House Republicans Challenge Treasury’s Surveillance Of ‘MAGA’, ‘Trump’ Transactions

In a revelation that raises fresh concerns about the scope of unconstitutional government surveillance, the Select Subcommittee on the Weaponization of the Federal Government has uncovered that the Financial Crimes Enforcement Network (FinCEN), a bureau within the Biden administration’s Treasury Department, advised financial institutions to monitor customer transactions using terms like “Trump” and “MAGA.” The investigative move came after the events of January 6, 2021, as part of what appears to be widespread warrantless searches of confidential information.

Documents obtained by the subcommittee indicate that FinCEN distributed materials to financial bodies outlining ‘typologies’ of persons of interest, suggesting search terms and Merchant Category Codes (MCCs) for identifying transactions for federal law enforcement. This included generic terms such as “TRUMP” and “MAGA.”

FinCEN’s guidance went beyond just political references. The bureau warned of “extremism” indicators that could flag transactions for further scrutiny. These indicators included transportation-related expenses like bus tickets, rental cars, or plane tickets to areas with no clear purpose, and the purchase of books or media subscriptions perceived to contain extremist views. This guidance from a government agency to monitor private transactions based on political and religious expression should outrage every American.
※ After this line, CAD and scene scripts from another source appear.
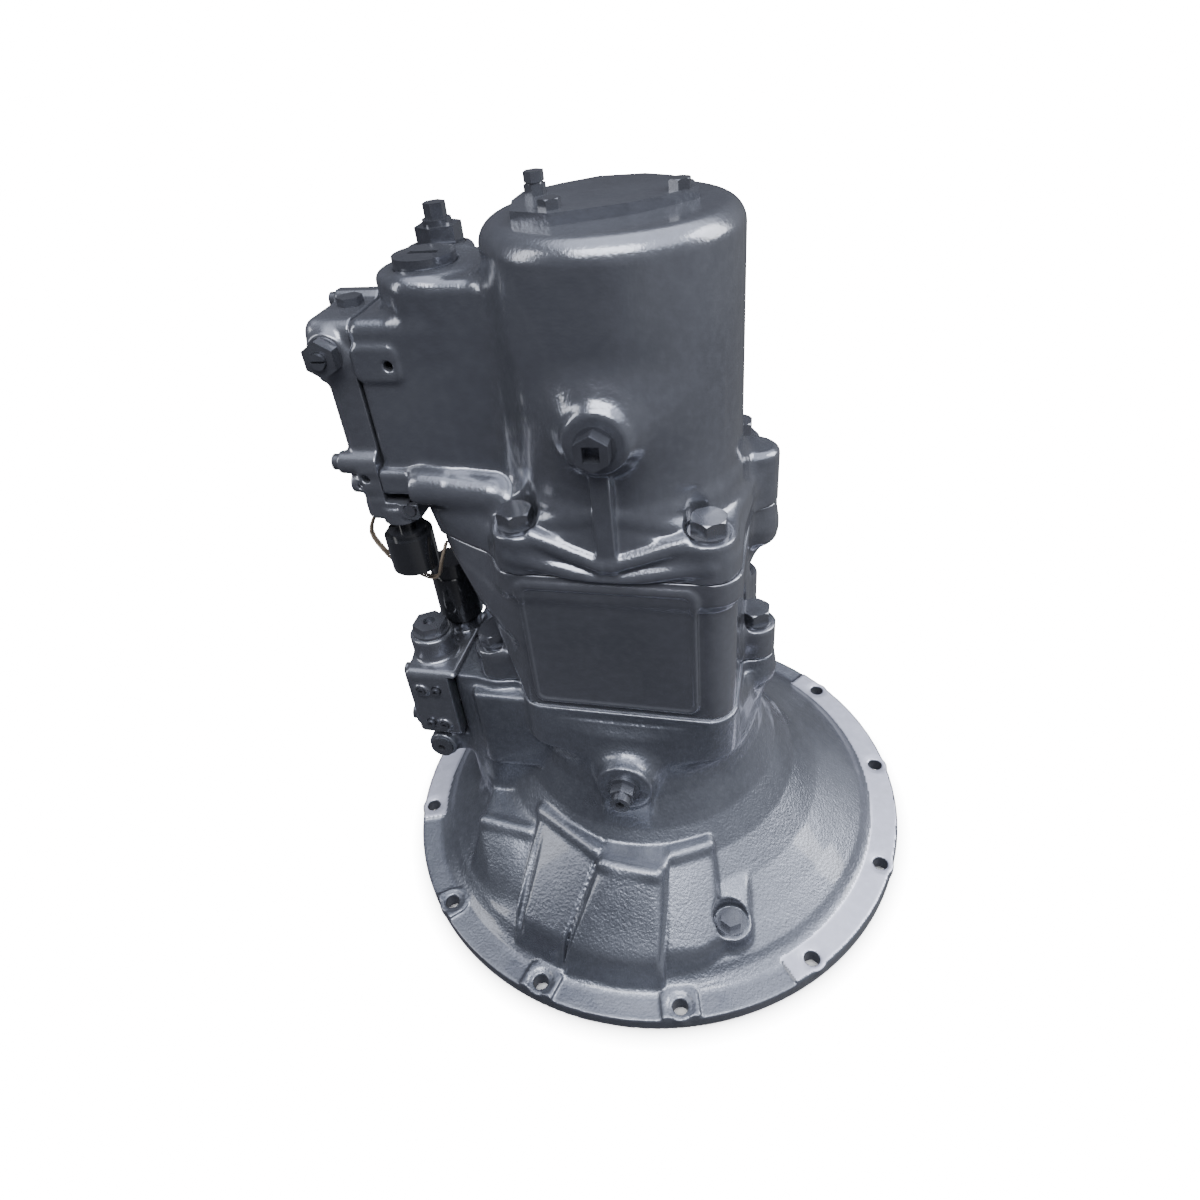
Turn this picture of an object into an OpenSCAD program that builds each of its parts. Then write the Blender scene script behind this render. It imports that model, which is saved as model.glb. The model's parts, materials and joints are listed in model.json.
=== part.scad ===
// Tandem swash-plate axial-piston pump standing on its bell-housing flange.
// Axes: +Z up along the shaft, origin at the centre of the flange mounting face, -Y is the front.

/* [Bell housing flange] */
// Radius of the round mounting flange
flange_r = 244.5; // [243:0.5:248]
// Thickness of the cast flange plate
flange_t = 14; // [12:0.5:14.5]
// Radius of the bolt circle
bolt_circle_r = 233.35; // [232.5:0.05:234]
// Radius of the twelve flange holes
flange_hole_r = 6.35; // [5.5:0.05:6.8]
// Radius of the locating spigot under the flange
pilot_r = 223.8; // [222:0.1:224]
// Height of the locating spigot
pilot_h = 5; // [3:0.5:6]

/* [Cover and ports] */
// Thickness of the top cover plate
cover_t = 7; // [6:0.5:9]
// Radius of the suction port bore
suction_r = 32; // [28:1:34]
// Radius of the two delivery port bores
delivery_r = 9; // [8:0.25:9.5]
// Depth of the threaded port bolt holes
port_tap_depth = 20; // [16:1:24]

/* [Pumping group] */
// Number of pistons in each cylinder block
pistons = 9; // [7:2:9]
// Radius of each piston
piston_r = 11.5; // [10:0.25:11.5]
// Radius of the circle the pistons stand on
piston_circle_r = 40; // [39:0.5:40.5]
// Radius of the input shaft's splined nose
nose_r = 19; // [18:0.5:20]
// Number of spline teeth on the nose
spline_teeth = 14; // [10:1:18]

/* [Fasteners] */
// Width across flats of the large case bolts
case_bolt_af = 24; // [22:0.5:24]
// Height of the large bolt heads
case_bolt_head = 11; // [9:0.5:12]
// Width across flats of the cover plate bolts
cover_bolt_af = 13; // [12:0.5:14]

/* [Hidden] */
$fn = 64;

seam_a = 215;
seam_b = 353;
gasket_t = 0.8;
top_z = 580;
case_r = 86.4;
servo_x = -134;
front_pivot = 126;
rear_pivot = 477;

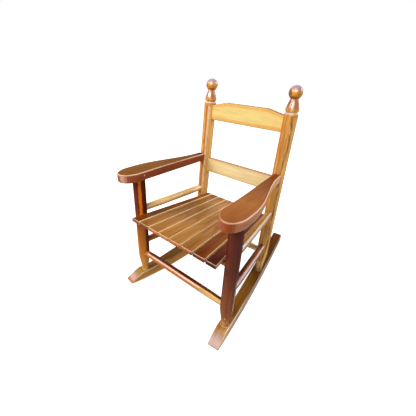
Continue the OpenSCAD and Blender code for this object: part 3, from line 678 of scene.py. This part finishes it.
side_rung("side_rung_lower_left", -1, 0.147, 0.131,
          [(0.0, (190, 116, 56)), (0.5, (196, 126, 64)), (1.0, (206, 146, 80))], 70.3, bands=0.8,
          stains=[((0, 0, 1), 0.6, 0.97, (160, 98, 50), 0.5),
                  (underside, 0.2, 0.9, (112, 60, 32), 0.8)])

# ---- Lacquer fillets at the feet -------------------------------------------------------------
# Where each foot enters its rocker, a thin bead of lacquer has gathered round the joint. It is
# pale, partly as dried lacquer and partly as a painted highlight, the light ring round the joint.
foot_radius = 0.010
rocker_height, rocker_radius, rocker_low_point = 0.032, 1.370, 0.0305


def rocker_top(y):
    """Height of a rocker's upper edge at a place, from its arc and the distance along the board."""
    along = y / math.cos(toe) + rocker_low_point
    return rocker_height + rocker_radius - np.sqrt(rocker_radius ** 2 - along ** 2)


def new_piece(name, points, quads, material):
    """A smooth mesh from its points and quads, in a CAD wood's slot, that rides on the one body."""
    mesh = bpy.data.meshes.new(name)
    mesh.from_pydata(points.reshape(-1, 3).tolist(), [], quads.reshape(-1, 4).tolist())
    mesh.polygons.foreach_set("use_smooth", np.ones(len(mesh.polygons), dtype=bool))
    mesh.validate()
    mesh.update()
    piece = add_object(name, mesh)
    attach(piece, "root")
    piece.data.materials.append(material)


def foot_bead(name, line, width=0.0017, height=0.0013):
    """A half round bead that runs round a foot: a small half circle carried round the foot's circle.

    The angle a goes round the foot and b goes over the bead, from the post's side to the board.
    """
    turns, steps, inset, sunk = 64, 9, 0.0002, 0.0003
    a = np.linspace(0, 2 * np.pi, turns, endpoint=False)[:, None]
    b = np.linspace(0, np.pi, steps)[None, :]
    out = foot_radius + width * (1 - np.cos(b)) / 2 - inset
    lift = height * np.sin(b) - sunk
    foot, rise = line
    joint = rocker_top(foot[1])
    x = foot[0] + rise[0] * joint + out * np.cos(a)
    y = foot[1] + rise[1] * joint + out * np.sin(a)
    u, v = np.arange(turns)[:, None], np.arange(steps - 1)[None, :]
    here, beyond = u * steps + v, (u + 1) % turns * steps + v
    quads = np.stack([here, beyond, beyond + 1, here + 1], -1)
    new_piece(name, np.stack([x, y, rocker_top(y) + lift], -1), quads, bead_lacquer_and_sheen)


# The bead's pale tones are partly lacquer colour and partly a painted highlight.
bead_lacquer_and_sheen, n = new_material("bead_lacquer_and_sheen")
speck = n.noise(n("ShaderNodeTexCoord").outputs["Object"], 260.0, 3)
n("ShaderNodeOutputMaterial", {"Surface": n("ShaderNodeBsdfPrincipled", {
    "Base Color": n.ramp(speck, [(0.3, linear(196, 140, 84)), (0.7, linear(240, 204, 152))]),
    "Roughness": n.ramp(speck, [(0.3, 0.12), (0.7, 0.3)]), "Coat Weight": 1.0, "Coat Roughness": 0.06,
    "Normal": n("ShaderNodeBump", {"Height": speck, "Strength": 0.4, "Distance": 0.0003}).outputs[0],
}).outputs[0]})
for way, side_name in ((-1, "left"), (1, "right")):
    foot_bead("lacquer_bead_front_" + side_name, front_line(way))
    foot_bead("lacquer_bead_back_" + side_name, back_line(way))

# ---- Brads and pins --------------------------------------------------------------------------
# Each slat is nailed to both battens with a small brad, and a small pale pin holds the joint of
# the left arm. A pale dome like it on the right front foot is a painted glint.
def domes(name, places, radius, height, material):
    """Small round heads: each is a grid of rings from its pole to its rim, round its own normal.

    A ring at share s of the radius stands height * (1 - s^2) above the surface, less a hair.
    """
    rings, turns, sunk = 6, 20, 0.00005
    places = [(Vector(p), Vector(d).normalized()) for p, d in places]
    s = np.linspace(0, 1, rings)[None, :, None]
    a = np.linspace(0, 2 * np.pi, turns, endpoint=False)[None, None, :]
    centre = np.array([p for p, d in places])[:, None, None, :]
    up = np.array([d for p, d in places])
    helper = np.where(np.abs(up[:, 2:3]) > 0.9, [[1.0, 0, 0]], [[0, 0, 1.0]])
    e1 = np.cross(helper, up)
    e1 /= np.linalg.norm(e1, axis=1, keepdims=True)
    e2 = np.cross(up, e1)
    e1, e2, up = e1[:, None, None, :], e2[:, None, None, :], up[:, None, None, :]
    lift = (height * (1 - s ** 2) - sunk) * np.ones_like(a)
    points = (centre + (s * np.cos(a) * radius)[..., None] * e1
              + (s * np.sin(a) * radius)[..., None] * e2 + lift[..., None] * up)
    k = np.arange(len(places))[:, None, None] * rings * turns
    i = np.arange(rings - 1)[None, :, None] * turns
    j = np.arange(turns)[None, None, :]
    j2 = (j + 1) % turns
    quads = np.stack([k + i + j, k + i + turns + j, k + i + turns + j2, k + i + j2], -1)
    new_piece(name, points, quads, material)


def head_finish(name, dark, pale):
    """Filler over a nail or pin, also used for a painted glint: two tones in fine noise, slightly rough.
    """
    material, n = new_material(name)
    grit = n.noise(n("ShaderNodeTexCoord").outputs["Object"], 1400.0, 2)
    n("ShaderNodeOutputMaterial", {"Surface": n("ShaderNodeBsdfPrincipled", {
        "Base Color": n.ramp(grit, [(0.35, linear(*dark)), (0.65, linear(*pale))]),
        "Roughness": n.ramp(grit, [(0.3, 0.25), (0.7, 0.45)]), "Coat Weight": 0.8, "Coat Roughness": 0.1,
        "Normal": n("ShaderNodeBump", {"Height": grit, "Strength": 0.3, "Distance": 0.0001}).outputs[0],
    }).outputs[0]})
    return material


def seat_points(share, y):
    """Places on the slats' top faces at a depth y, a share of a slat's width off its middle line."""
    back = y - seat_front
    t = back / seat_depth
    x = front_middles * (1 - t) + back_middles * t + share * slat_width
    return [(float(v), y, seat_height - back * math.tan(seat_slope)) for v in x]


brad_places = [(place, seat_face) for y, share in ((-0.1405, 0.06), (0.036, -0.05))
               for place in seat_points(share, y)]
domes("slat_brads", brad_places, 0.0012, 0.00035,
      head_finish("brad_filler", (70, 44, 24), (120, 84, 50)))


def on_surface(node, near):
    """The place on a CAD piece nearest to a point, and the direction its surface faces there."""
    mesh = nodes[node].data
    tree = BVHTree.FromPolygons([v.co for v in mesh.vertices], [p.vertices for p in mesh.polygons])
    place, normal, _, _ = tree.find_nearest(Vector(near))
    return tuple(place), tuple(normal)


# The second dome, on the right front foot, is a painted glint.
domes("arm_pin_and_foot_glint", [on_surface("armrest_left", (-0.115, -0.1635, 0.3640)),
                     on_surface("front_post_right", (0.1605, -0.1935, 0.0765))],
      0.0020, 0.0006, head_finish("pin_and_glint_wood", (214, 170, 120), (246, 214, 170)))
Rep. Jim Jordan (R-OH), chair of the Judiciary Committee’s subcommittee on the weaponization of the federal government, emphasized the intrusion into private transactions, stating, “FinCEN urged large financial institutions to comb through the private transactions of their customers for suspicious charges based on protected political and religious expression.”

Further intensifying concerns, FinCEN is also accused of instructing financial institutions on how to detect customers who may reflect “potential active shooters,” including those who may be categorized as “International Terrorists / Domestic Terrorists / Homegrown Violent Extremists.” One notable slide provided by the Subcommittee details how financial institutions could use MCC codes to detect such transactions, pointing to stores like Dick’s Sporting Goods, Bass Pro Shop, and Cabela’s, and gun manufacturers like Sig Sauer, Browning and Glock.

The Wednesday letter from Jordan to Noah Bishoff, former Director of the Office of Stakeholder Integration and Engagement in the Strategic Operations Division of FinCEN, highlights the need for his testimony. Jordan argues that it will help the Committee understand “federal law enforcement’s mass accumulation and use of Americans’ private information without legal process” and FinCEN’s protocols to safeguard American privacy and constitutional rights.

This scrutiny of FinCEN’s practices by the Subcommittee underlines a growing concern among conservative circles about the extent of government surveillance and its potential impact on civil liberties. Jordan’s call for answers from FinCEN underscores a quest for transparency and accountability in government operations, particularly in the context of financial surveillance.

While the Treasury Department has declined to comment, the development is a reminder of the ongoing debate over the role of government in monitoring private citizen activities, especially when it intersects with political expressions and the exercise of fundamental constitutional rights protected by the First, Second, and Fourth Amendments.